QA Revolution

Educating CIO’s on Software Quality is Critical

software testingThe world of software quality has changed tremendously over the last 5 years.  There are many reasons why this has happened, and it is critical that education serve as the primary strategy to influence change in an organization.  Here are a few critical areas where the CIO can gain a better understanding of some of the challenges that impact software quality.

 

Requirements

Primarily due to Agile, the robust requirements that used to be a cornerstone of the waterfall methology have been thrown in the trash.  While there are some organizations that continue to document and provide best practices gathering requirements, most organizations feel this is outdated and no longer necessary.  The lack of proper documentation and requirements have a direct correlation on software quality.  Here are some specific reasons

  • Without proper documentation a developer will code software based upon their understanding.  This often will result in buggy code and requires rework after production, which will be very expensive to fix.
  • Without proper documentation a tester will write test cases based upon their understanding.  This often will result in test cases that have to be written again and will result in the tester missing defects that will go into production.
  • Without proper documentation, the test automation engineer, will build automation test cases which will have to be changed once the manual test case changes, and will miss defects that go into production.
  • Without proper documentation, the production support developer will fix problems in production and will break other production code, because they didn’t get an accurate picture from the developer that originally built the code.
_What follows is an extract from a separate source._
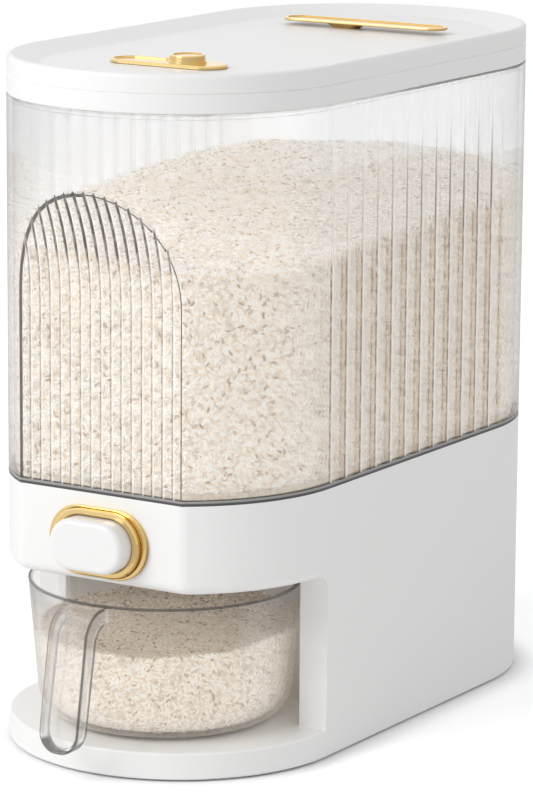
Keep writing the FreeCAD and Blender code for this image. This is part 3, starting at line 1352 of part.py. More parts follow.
def lid_plate():
    """The gold plate that closes the tub, with a finger hollow beside its knob."""
    body = new_body("lid_plate")
    centre = ("0", "plate_y")
    pad(body, pill(body, "XY_Plane", "plate_bottom", "plate_length / 2", "plate_width / 2", centre),
        "plate_thickness")
    chamfer(body, "plate_bevel", level("plate_top"))
    plug = pill(body, "XY_Plane", "plate_bottom", "tub_length / 2 - tub_wall - plug_gap",
                "tub_width / 2 - tub_wall - plug_gap", centre)
    pad(body, plug, "plug_depth", reverse=True)
    lobe_half = "(plate_length / 2 - plate_margin + knob_shift - knob_radius) / 2"
    shift = f"knob_shift - knob_radius - lobe_gap - {lobe_half}"
    lobe = pill(body, "XY_Plane", "plate_top", lobe_half, "plate_width / 2 - plate_margin",
                (shift, "plate_y"))
    pocket(body, lobe, "lobe_depth")
    fillet(body, "lobe_round", level("plate_top - lobe_depth"))
    hole = circles(body, "XY_Plane", "plate_top", [("knob_shift", "plate_y")],
                   "screw_radius + screw_slack")
    pocket(body, hole, "plate_thickness + plug_depth + 1")
    return body


def plate_knob():
    """The round gold knob on the plate, with a stepped foot."""
    body = new_body("plate_knob")
    spot = [("knob_shift", "plate_y")]
    foot = circles(body, "XY_Plane", "plate_top", spot, "knob_radius")
    pad(body, foot, "knob_foot")
    drum = circles(body, "XY_Plane", "plate_top", spot, "knob_radius - knob_step")
    pad(body, drum, "knob_height")
    fillet(body, "knob_step", level("plate_top + knob_height"))
    dip = circles(body, "XY_Plane", "plate_top + knob_height", spot, "knob_radius - knob_rim")
    pocket(body, dip, "knob_dip")
    hole = circles(body, "XY_Plane", "plate_top", spot, "screw_radius + screw_slack")
    pocket(body, hole, "knob_height - knob_skin", reverse=True)
    return body


def knob_screw():
    """The screw up through the plate's plug into the knob."""
    length = number("plug_depth + plate_thickness + knob_grip")
    spot = [("knob_shift", "plate_y")]
    return group("knob_screw", screw(length, head_up=False),
                 spots_at(spot, "plate_bottom - plug_depth"))


def plate_seal():
    """The thin silicone ring around the plate's plug."""
    body = new_body("plate_seal")
    centre = ("0", "plate_y")
    top = "plate_bottom - plate_seal_drop"
    ring = pill(body, "XY_Plane", top, "tub_length / 2 - tub_wall - fit_gap",
                "tub_width / 2 - tub_wall - fit_gap", centre)
    pad(body, ring, "plate_seal_height", reverse=True)
    bore = pill(body, "XY_Plane", top, "tub_length / 2 - tub_wall - plug_gap",
                "tub_width / 2 - tub_wall - plug_gap", centre)
    pocket(body, bore, "plate_seal_height")
    return body


# ---------------------------------------------------------------- assembly

SPRINGS = spring_spots()
NODES = [
    housing(), bottom_cover(), cover_screws(), rubber_feet(), funnel(), spout_collar(),
    hopper_gasket(), hopper_bin(), bezel_ring(), bezel_liner(), button_cap(), gate_slide(),
    button_screw_group(), spring_bracket(), bracket_screw_group(),
    return_spring("return_spring_left", SPRINGS[0]),
    return_spring("return_spring_right", SPRINGS[1]),
    measuring_cup(), lid_shell(), lid_base(), lid_seal(), lid_screws(),
    handle_bar(), handle_foot(), handle_screw_group(), desiccant_tub(), desiccant_sachet(),
    lid_plate(), plate_knob(), knob_screw(), plate_seal(),
]


def export_nodes():
    """Place and check every sub-part, then write one STEP file for each."""
    for node in NODES:
        node.setExpression("Placement.Base.y", bound("frame_shift"))
    document.recompute()
    for item in document.Objects:
        if "Invalid" in item.State or "Error" in item.State:
            raise RuntimeError(f"{item.Name} did not recompute: {item.State}")
    for node in NODES:
        if node.Shape.isNull() or not node.Shape.isValid():
            raise RuntimeError(f"{node.Label} has no valid shape")
    os.makedirs("parts", exist_ok=True)
    for node in NODES:
        node.Shape.exportStep(f"parts/{node.Label}.step")
        box = node.Shape.BoundBox
        print(f"{node.Label:22s} {len(node.Shape.Solids):2d} solids {node.Shape.Volume:11.1f} mm3"
              f"  x {box.XMin:7.1f} {box.XMax:7.1f}  y {box.YMin:7.1f} {box.YMax:7.1f}"
              f"  z {box.ZMin:6.1f} {box.ZMax:6.1f}")


export_nodes()
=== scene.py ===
# %% [markdown]
# # A countertop rice dispenser
# The real object is a clear bin on a white housing. A push button opens a gate,
# and rice falls into a clear measuring cup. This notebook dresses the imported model:
# it keeps its pieces, gives each surface its finish, fills the bin and the cup
# with rice, and lights the whole for a product picture.

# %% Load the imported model
import json
import math

import bmesh
import bpy
import numpy as np
from mathutils import Matrix, Vector, noise


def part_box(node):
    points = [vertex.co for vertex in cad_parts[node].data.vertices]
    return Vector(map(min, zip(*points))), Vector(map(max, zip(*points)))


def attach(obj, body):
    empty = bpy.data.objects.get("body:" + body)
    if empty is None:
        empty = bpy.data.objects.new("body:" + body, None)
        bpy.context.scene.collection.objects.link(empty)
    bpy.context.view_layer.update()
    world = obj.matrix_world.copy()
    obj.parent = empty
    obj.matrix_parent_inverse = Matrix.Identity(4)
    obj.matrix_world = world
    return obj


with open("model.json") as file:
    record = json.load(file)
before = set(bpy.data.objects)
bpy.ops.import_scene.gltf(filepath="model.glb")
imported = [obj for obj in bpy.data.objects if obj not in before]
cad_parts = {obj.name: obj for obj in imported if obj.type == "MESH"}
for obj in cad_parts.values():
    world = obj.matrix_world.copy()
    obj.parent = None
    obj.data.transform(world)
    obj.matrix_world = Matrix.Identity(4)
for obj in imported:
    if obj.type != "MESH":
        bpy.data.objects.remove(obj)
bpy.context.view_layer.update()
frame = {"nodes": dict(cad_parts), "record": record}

# %% [markdown]
# ## Where things are
# The main places are read from the model's own pieces, so that the rice follows
# the bin when it is resized. What a piece's box cannot tell, such as how thick a
# wall is or how high the rice lies, is a named number at the step that needs it.
# Everything is in metres.

# %% Measure the bin, the cup and the housing
MM = 0.001
bin_low, bin_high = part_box("hopper_bin")
cup_low, cup_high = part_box("measuring_cup")
housing_low, housing_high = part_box("housing")
half_width = bin_high.x
bin_middle_y = (bin_low.y + bin_high.y) / 2
arc_run = (bin_high.y - bin_low.y) / 2 - half_width
print("bin half width", half_width, "middle", bin_middle_y, "straight run", arc_run)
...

These are a few examples, but you should start understanding why requirements are critical.

Agile

Agile has changed the approach on how software is delivered into production.  It has some tremendous benefits, and done properly, it can greatly increase productivity within an organization.  It is quick, lean, and provides fantastic feedback from the business.  CIO’s love it because it provides rapid return on investment.
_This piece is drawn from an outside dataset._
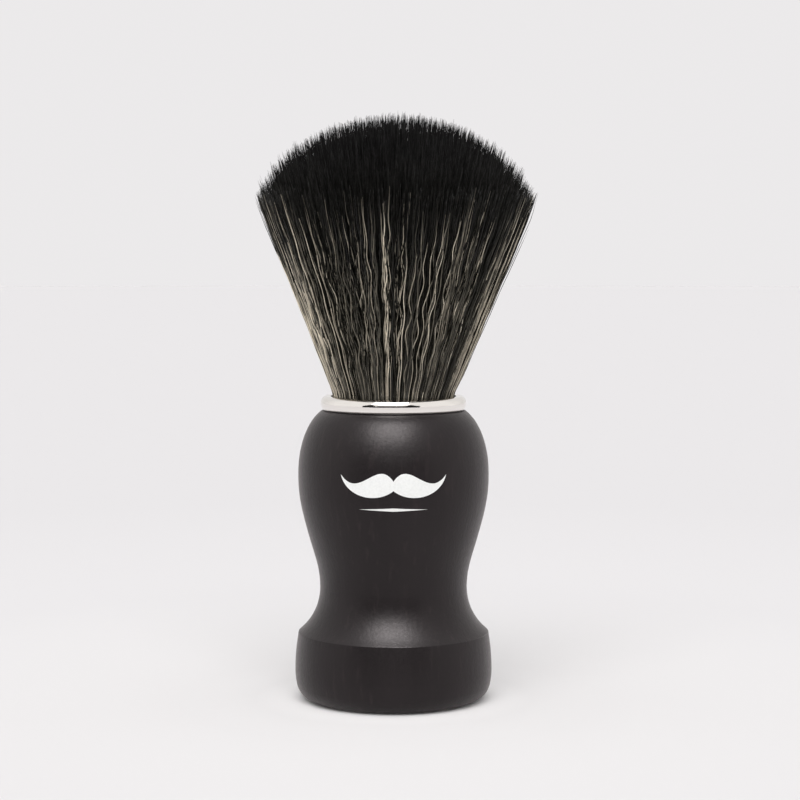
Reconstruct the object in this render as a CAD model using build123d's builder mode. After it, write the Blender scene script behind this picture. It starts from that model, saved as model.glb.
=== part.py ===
from build123d import *
from math import asin, degrees
import os

# A shaving brush that stands on its foot: a turned wooden handle, a metal collar and a fan of bristle.
# The origin is the centre of the foot's flat face, +Z runs up the brush's axis, and the printed mark is
# on the front, at -Y. Sizes are in millimetres.

# Handle, turned from one piece of wood
handle_height = 55.0
foot_radius = 17.4  # where the side meets the floor, before its edge is rounded
base_radius = 18.68  # widest line of the round base
base_widest_z = 5.6
rim_radius = 18.02  # crisp edge on top of the base
rim_z = 12.8
waist_radius = 13.93
waist_z = 21.3
hollow_radius = 15.56  # two points of the long flare from the waist to the bulb
hollow_z = 29.5
swell_radius = 17.19
swell_z = 35.5
bulb_radius = 18.03
bulb_z = 43.0
shoulder_width = 6.9  # half axes of the elliptical shoulder over the bulb
shoulder_rise = 12.6
rim_softening = 0.25
seat_radius = 12.9  # the collar rests on the wood out to here
shadow_gap = 0.25  # open line round the seat, under the collar's outer edge
foot_softening = 3.5

# Socket, bored down from the top of the handle, with a counterbore for the collar's sleeve
socket_radius = 11.9
socket_depth = 15.0
sleeve_radius = 12.3
sleeve_depth = 4.5

# Collar, pressed into the counterbore
collar_height = 2.55
collar_foot_radius = 13.4  # lower edge of the outer wall, just clear of the wood
collar_belly_radius = 13.75  # rounded outer wall, widest at half its height
collar_crown_radius = 12.8  # where the outer wall has turned over to the top
collar_mouth_radius = 11.85
collar_lip_drop = 0.05  # the crown falls this much to the mouth
sleeve_end_gap = 0.4  # left under the sleeve for glue

# Knot: the free bristle above the collar, and its potted root below
loft = 55.0  # free length over the handle
root_radius = 11.3
knot_radius = 11.5  # at the collar's mouth
fan_radius = 26.05
fan_z = 94.4  # height of the widest line
fan_edge_half = 1.5  # the fan's edge is rounded over this much below and above its widest line
fan_edge_under = 0.35  # and comes in by this much at the lower end
fan_edge_over = 0.55  # and this much at the upper end
crown_radius = 15.0  # flatter middle of the dome of tips, out to here
crown_drop = 3.5  # the dome falls this much to the middle's edge
plug_top_z = 51.0
plug_bottom_gap = 0.8  # glue under the plug

# Binding cord round the top of the plug, which is drawn in under it
cord_diameter = 0.9
cord_pitch = 0.95
cord_turns = 3
cord_band_height = 4.0  # drawn-in part of the plug
cord_slack = 0.01  # keeps the round cord just clear of the plug

# Mark, printed on the front of the bulb: a moustache over a short rule
mark_centre_z = 42.2
mark_half_width = 9.6
ink_thickness = 0.06
rule_half_width = 6.2
rule_half_height = 0.3
rule_drop = 4.3  # from the mark's centre line down to the rule

brush_height = handle_height + loft
socket_floor_z = handle_height - socket_depth
plug_bottom_z = socket_floor_z + plug_bottom_gap
collar_top_z = handle_height + collar_height
collar_belly_z = handle_height + collar_height / 2
sleeve_end_z = handle_height - sleeve_depth + sleeve_end_gap
shoulder_top_z = handle_height - shadow_gap
shoulder_angle = degrees(asin((shoulder_top_z - bulb_z) / shoulder_rise))


def flare(out=0.0):
    """The long curve from the waist up to the bulb, moved out from the axis."""
    return Spline(
        (waist_radius + out, waist_z),
        (hollow_radius + out, hollow_z),
        (swell_radius + out, swell_z),
        (bulb_radius + out, bulb_z),
        tangents=((0, 1), (0, 1)),
    )


def shoulder(out=0.0):
    """The elliptical curve from the bulb up to the line under the collar, moved out from the axis."""
    centre = (bulb_radius - shoulder_width + out, bulb_z)
    return EllipticalCenterArc(centre, shoulder_width, shoulder_rise, arc_size=shoulder_angle)


# Handle
with BuildPart() as handle:
    with BuildSketch(Plane.XZ) as turned_profile:
        with BuildLine():
            foot = Line((0, 0), (foot_radius, 0))
            TangentArc((base_radius, base_widest_z), foot @ 1, tangent=(0, -1))
            side = TangentArc((base_radius, base_widest_z), (rim_radius, rim_z), tangent=(0, 1))
            TangentArc((waist_radius, waist_z), side @ 1, tangent=(0, -1))
            flare()
            Polyline(
                shoulder() @ 1,
                (seat_radius, shoulder_top_z),
                (seat_radius, handle_height),
                (0, handle_height),
                (0, 0),
            )
        make_face()
        fillet(turned_profile.vertices().sort_by_distance((rim_radius, rim_z))[0], rim_softening)
        fillet(turned_profile.vertices().sort_by_distance((foot_radius, 0))[0], foot_softening)
    revolve(axis=Axis.Z)
    with Locations((0, 0, handle_height)):
        CounterBoreHole(socket_radius, sleeve_radius, sleeve_depth, socket_depth)
handle.part.label = "handle"

# Collar: a rounded ring over the shoulder, with a thin sleeve down into the counterbore
with BuildPart() as collar_ring:
    with BuildSketch(Plane.XZ):
        with BuildLine():
            inside = Polyline(
                (collar_mouth_radius, collar_top_z - collar_lip_drop),
                (collar_mouth_radius, sleeve_end_z),
                (sleeve_radius, sleeve_end_z),
                (sleeve_radius, handle_height),
                (collar_foot_radius, handle_height),
            )
            under = TangentArc((collar_belly_radius, collar_belly_z), inside @ 1, tangent=(0, -1))
            over = TangentArc(under @ 0, (collar_crown_radius, collar_top_z), tangent=(0, 1))
            Line(over @ 1, inside @ 0)
        make_face()
    revolve(axis=Axis.Z)
collar_ring.part.label = "collar_ring"

# Resin plug: the potted root of the knot, drawn in where the binding cord goes round it
with BuildPart() as knot_resin_plug:
    with BuildSketch(Plane.XY.offset(plug_bottom_z)):
        Circle(root_radius)
    extrude(amount=plug_top_z - cord_band_height - plug_bottom_z)
    with BuildSketch(Plane.XY.offset(plug_top_z - cord_band_height)):
        Circle(root_radius - cord_diameter)
    extrude(amount=cord_band_height)
knot_resin_plug.part.label = "knot_resin_plug"

# Binding cord: three turns wound up the drawn-in band
with BuildPart() as knot_binding_cord:
    cord_start_z = plug_top_z - cord_band_height + cord_diameter / 2
    cord_path_radius = root_radius - cord_diameter / 2
    with BuildLine(Plane.XY.offset(cord_start_z)):
        cord_path = Helix(cord_pitch, cord_pitch * cord_turns, cord_path_radius)
    with BuildSketch(Plane(cord_path @ 0, z_dir=cord_path % 0)):
        Circle(cord_diameter / 2 - cord_slack)
    sweep(path=cord_path, is_frenet=True)
knot_binding_cord.part.label = "knot_binding_cord"

# Glue: a thin cup that fills the socket round and under the plug
with BuildPart() as socket_adhesive:
    with BuildSketch(Plane.XY.offset(socket_floor_z)):
        Circle(socket_radius)
    extrude(amount=socket_depth - sleeve_depth)
    with BuildSketch(Plane.XY.offset(plug_bottom_z)):
        Circle(root_radius)
    extrude(amount=socket_depth, mode=Mode.SUBTRACT)
socket_adhesive.part.label = "socket_adhesive"

# Bristle knot: one closed solid of the fan's outer shape, standing on the plug
with BuildPart() as bristle_knot:
    with BuildSketch(Plane.XZ):
        with BuildLine():
            Polyline(
                (0, brush_height),
                (0, plug_top_z),
                (root_radius, plug_top_z),
                (knot_radius, collar_top_z),
                (fan_radius - fan_edge_under, fan_z - fan_edge_half),
            )
            edge = ThreePointArc(
                (fan_radius - fan_edge_under, fan_z - fan_edge_half),
                (fan_radius, fan_z),
                (fan_radius - fan_edge_over, fan_z + fan_edge_half),
            )
            crown = TangentArc((0, brush_height), (crown_radius, brush_height - crown_drop), tangent=(1, 0))
            TangentArc(crown @ 1, edge @ 1, tangent=crown % 1)
        make_face()
    revolve(axis=Axis.Z)
bristle_knot.part.label = "bristle_knot"

# Printed mark: a film of ink on the handle's skin, cut to the outline of a moustache over a rule
with BuildPart() as printed_mark:
    with BuildSketch(Plane.XZ):
        with BuildLine():
            Line(flare() @ 0, flare(ink_thickness) @ 0)
            Line(shoulder() @ 1, shoulder(ink_thickness) @ 1)
        make_face()
    revolve(axis=Axis.Z)
    with BuildSketch(Plane((0, 0, mark_centre_z), x_dir=(1, 0, 0), z_dir=(0, -1, 0))):
        with BuildLine():
            over = Spline((0, 0.9), (2.5, 2.3), (6.0, 0.7), (mark_half_width, 2.0))
            Spline(over @ 1, (7.3, -1.2), (3.6, -2.1), (0, -0.8))
            mirror(about=Plane.YZ)
        make_face()
        with BuildLine():
            Polyline(
                (-rule_half_width, -rule_drop),
                (0, rule_half_height - rule_drop),
                (rule_half_width, -rule_drop),
                (0, -rule_half_height - rule_drop),
                close=True,
            )
        make_face()
    extrude(amount=base_radius + ink_thickness, mode=Mode.INTERSECT)
printed_mark.part.label = "printed_mark"

os.makedirs("parts", exist_ok=True)
export_step(handle.part, "parts/handle.step")
export_step(collar_ring.part, "parts/collar_ring.step")
export_step(knot_resin_plug.part, "parts/knot_resin_plug.step")
export_step(knot_binding_cord.part, "parts/knot_binding_cord.step")
export_step(socket_adhesive.part, "parts/socket_adhesive.step")
export_step(bristle_knot.part, "parts/bristle_knot.step")
export_step(printed_mark.part, "parts/printed_mark.step")
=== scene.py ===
import math

import bpy
import numpy as np
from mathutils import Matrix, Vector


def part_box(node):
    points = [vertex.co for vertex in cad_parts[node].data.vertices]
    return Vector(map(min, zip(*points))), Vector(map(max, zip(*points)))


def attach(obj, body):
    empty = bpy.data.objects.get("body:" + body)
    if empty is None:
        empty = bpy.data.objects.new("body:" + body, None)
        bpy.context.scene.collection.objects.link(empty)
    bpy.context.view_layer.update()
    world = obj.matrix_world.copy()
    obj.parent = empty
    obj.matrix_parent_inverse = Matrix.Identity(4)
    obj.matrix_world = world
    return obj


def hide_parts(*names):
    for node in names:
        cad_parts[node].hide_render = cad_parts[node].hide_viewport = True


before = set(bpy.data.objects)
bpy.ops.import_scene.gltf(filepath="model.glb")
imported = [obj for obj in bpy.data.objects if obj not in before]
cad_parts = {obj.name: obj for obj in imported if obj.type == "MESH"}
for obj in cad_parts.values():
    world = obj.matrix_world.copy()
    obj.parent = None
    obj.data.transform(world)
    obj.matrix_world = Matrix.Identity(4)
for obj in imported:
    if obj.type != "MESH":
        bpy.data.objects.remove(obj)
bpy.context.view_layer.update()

# The shaving brush's looks: real fibres in place of the plain CAD fan, and materials for every piece.
# Lengths are in metres, +Z is up the brush's axis and the front is at -Y.

MM = 0.001
SEED = 11

# Fan of fibres, with its heights from the CAD knot's and collar's boxes
knot_low, knot_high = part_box("bristle_knot")
_, collar_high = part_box("collar_ring")
ROOT_Z = knot_low.z
MOUTH_Z = collar_high.z
TIP_Z = knot_high.z + 1.5 * MM  # a few tips stand proud of the dome
ROOT_RADIUS = 11.1 * MM
MOUTH_RADIUS = 11.38 * MM
SPREAD = 0.406  # how fast the fan's side runs out, per unit of height
SPREAD_EASE = 0.35 * MM  # the side leaves the collar upright and reaches its full slope over this
DOME_HALF_WIDTH = 28.0 * MM  # half axes of the elliptical dome of tips
DOME_RISE = 24.0 * MM
EDGE_DRAW = 0.15 * MM  # the outermost tips lean in by this
EDGE_Z = 95.0 * MM  # height of the fan's widest line
EDGE_DRAW_START = 88.0 * MM
LEAN = 0.01  # the fan leans to +X by this much of its height
LEAN_START = 0.2 * MM  # and by this much just over the collar
LEAN_START_RISE = 4.0 * MM  # which it reaches over about this height
TUFT_RISE = 0.8 * MM  # tips stand higher round this place, in shares of the fan's radius
TUFT_PLACE = (-0.8, -0.1)
TUFT_REACH = 0.25

# Black fibres stand in small locks whose tips draw together into points. The smaller spreads of these and
# the cream strands are written where they are drawn, in black_fibres and cream_strands.
LOCKS = 3100
FIBRES_PER_LOCK = 6
LOCK_RADIUS = 0.021  # as a share of the fan's radius
LOCK_SCATTER = 0.17  # how far a lock strays from its even place, as a share of the room it has
GOLDEN_TURN = 3.0 - math.sqrt(5.0)  # spreads the locks evenly, in half turns from one to the next
TIP_CLOSING = 0.82  # how far a lock's fibres draw together by the tip
CLOSING_START = 0.86  # share of the free length where they start to
PROUD_LOCKS = 0.12  # this share of the locks stands out from the fan's side at the tip
PROUD_BY = 0.9 * MM
BLACK_RADIUS = 0.07 * MM
OUTER_FROM = 0.8  # share of the fan's radius from which fibres can be seen from the side
OUTER_STEPS = 28
INNER_STEPS = 10
OUTER_PER_PIECE = 1150
INNER_PER_PIECE = 3500

# Cream strands lie over them near the fan's side
CLUMPS = 150
CLUMP_SIZES = (2, 3, 5, 8)
CLUMP_SHARES = (0.4, 0.32, 0.2, 0.08)  # how many of the clumps have each size
CLUMP_SPREAD = 0.017  # radians, times the root of the clump's size
SWATHES = (  # bearing round the axis, number of strands, and the leader that they follow
    (-0.96 * math.pi, 120, 4),
    (-0.9 * math.pi, 90, 5),
    (-0.06 * math.pi, 50, 0),
    (0.42 * math.pi, 40, 1),
)
SWATHE_SPREAD = 0.09  # radians
SWATHE_LEADERS = 10  # rows of leaders' numbers that are drawn for the swathes
SPARE_LEADERS = 10  # and rows that are drawn last, which no strand follows
SINGLES = 400
STRAYS = 36  # single strands that stand out from the fan's side
CREAM_RADIUS = 0.112 * MM
CREAM_STEPS = 44
CREAM_PER_PIECE = 170
FADE_FROM = 77.5 * MM  # height over the floor where the first of them turn black
FADE_SPAN = 20.0 * MM  # and the others do so over this
FADE_HALF = 5.0 * MM  # each turns black over this, both sides of its own height

# The crimp, a wave across the fan's side, and the tips
CRIMP_LENGTH = 9.0 * MM
CRIMP_SIZE = 0.34 * MM
CRIMP_FULL_FROM = 0.3  # share of the free length over which the crimp grows
CRIMP_FULL_TO = 0.65  # from here to the tip it dies down again
CRIMP_LOSS = 0.8  # by this share
RIPPLE_SIZE = 0.25  # a smaller and quicker wave on it
RIPPLE_PACE = 1.7
CRIMP_DEPTH = 0.3  # it waves in towards the axis by this share
DEPTH_LAG = 1.9  # radians after the wave across
LIFT_FULL_FROM = 0.15  # share of the free length by which a lifted strand stands off in full
TAPER_START = 0.86  # share of a fibre's length where it starts to thin
TIP_TAPER = 0.22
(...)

There are some challenges from a software quality perspective that need to be incorporated and education needs to happen across all levels of an organization.  Unless you are deeply entrenched on an agile team, you will probably make a ton of assumptions that are incorrect.  Within an agile team, everyone has a responsibility for software quality.  Here are some areas that will have a direct impact on software quality:

  • Agile Stories must be well written.  It is not enough to throw out tasks without enough detail.
  • Agile Planning is critical.  There is some real misunderstanding about agile as it relates to planning.  The more planning and organizing that can be done, the better the team will respond and be able to pack more work within a given sprint.
  • Documentation is needed.  This is another area which is often misunderstood.  Providing documentation allows the team to understand details and more effectively code and test the desired solution.
  • Developers must still test.  This is important.  Just because the agile team has a tester, doesn’t mean that a developer doesn’t have to test.
  • All testing can be automated.  Well, perhaps it could.  But it might not make sense, especially if the code isn’t stable and will need to change over sprints.  ROI, is still important within agile, so just because you can automate a test, doesn’t mean that you should.  This is the most misunderstood item that CIO’s need software quality education.

Defects

CIO’s often ask why there are so many defects found in production.  Well, that is a fairly complicated question.  In order to answer that, a full analysis will need to be done on the defects to gain a better understanding.  Many years ago, when I began a new job, the same question was asked.  In order to come up with the correct answer, the CIO brought in an outside company to perform a software testing assessment.  While I was fairly new, it wasn’t uncommon for this to occur.  In fact, I welcomed the opportunity, because I already had a hypothesis as to why this was happening.  Typically this is primarily due to little or very poor requirements.  The company came in and did the assessment and found that there were 38% of defects that were making it into production.  That is a really high percentage, most companies will average around 5%.  Over a period of time, we started to tackle the problem, and after 1 year of work, we were able to reduce the production defect leakage to 5%.  This was a tremendous accomplishment and required a team effort from project managers,business analysts, developers, and testers to make this happen.

Software Quality Metrics

CIO’s are very metrics driven.  They use data everyday to make better decisions.  While there is usually some form of metrics around software quality, it usually does not make it into the CIO’s hand for one reason or another.  I believe software quality metrics will tell a story, and provide great insight to those that are willing to look and interpret the data.  Several years ago, my team and I started to perform analysis on what data was important and which metrics would help us make decisions.  Once we agreed on what those metrics would be, we started to gather that information release over release.  We started to see trends that would help us test more thoroughly those areas which where problematic.  That resulted in bringing production defects down.  We also, built a web based dashboard, that would allow the CIO and anyone else in the company to see how testing was progressing.  Using this dashboard, we could determine if we were going to meet our testing timelines, and see what outstanding defects were holding up production deployments.  This was a true game changer for the organization.

Educating CIO’s on sofware quality will take time.  CIO’s want to have high quality software, they often don’t understand how to get there.  They don’t want their business partners to suffer through using software that doesn’t work properly.  It is important as a quality champion, you spend time with your CIO and provide software quality education, so that you can avoid having significant issues in production.  Software quality can be done effectively and efficiently within an organization.